23 Nisan Ulusal Egemenlik ve Çocuk Bayramı’nda TBMM Başkanı resepsiyonu da ‘türban-laiklik-kamusal alan’ tartışmaları yeni bir gerilim boyutu katmıştı. Davetiyelerde ‘TBMM Başkanı ve Bayan Bülent Arınç, TBMM’nin 83. açılış yıldönümü münasebetiyle verecekleri resmi kabulü sayın eşinizle birlikte onurlandırmanızı diler!’ yazıldı. Resmi kabulde TBMM Başkanının başörtülü eşinin ev sahipliği yapacak olması ve AKP’li vekillerin başörtülü eşlerinin de katılabilecek olması ‘kamusal alan’ gerekçesiyle tepki gördü. Cumhurbaşkanı Sezer, CHP milletvekilleri, TSK Komutanları ve yüksek yargı başkanları davete katılmadılar.

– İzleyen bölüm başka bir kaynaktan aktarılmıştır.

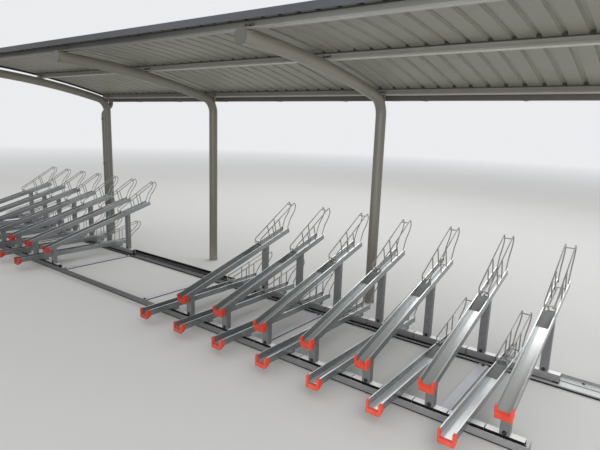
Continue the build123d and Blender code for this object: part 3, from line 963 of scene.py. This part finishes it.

2004 yılında Cumhurbaşkanı Sezer’in oğlunun düğününe Başbakan Erdoğan “eşsiz” olarak davet edilmişti. Çünkü pek çok bakan gibi Erdoğan’ın eşi Emine Hanım da türbanlıydı.
2007’de Abdullah Gül cumhurbaşkanı seçildi. TSK, Gül’ün seçilmesini içine sindirememiş gibiydi. Dönemin Ankara Garnizon Komutanı ve 9. Kolordu Komutanı Korgeneral Arslan Güner, havaalanında Cumhurbaşkanı Gül’ü karşılarken, Cumhurbaşkanının eşi Hayrünnisa Gül ile tokalaşmamak için protokolden çıkmıştı. Cumhurbaşkanlığı Köşkü’nde verilen resepsiyonlara da TSK’den katılımın seviyesi düşürüldü. Bu durum da “mağduru” oynayanların ekmeğine yağ sürüyordu. TSK, milletin seçtiğine rağbet etmekte sıkıntı çekiyordu. Bu da kamuoyunda TSK aleyhinde gelişmelere sebebiyet veriyordu.
Son Söz: Bu son gelişmelerden TSK’nin emekli komutanları “hatalar” çıkartabilecek ama geriye dönemeyeceklerdir. Ama AKP iktidarı da artık “Türban” vb savaşını terk etmeli, TSK’yi daha fazla hırpalanmaya bırakmamalıdır!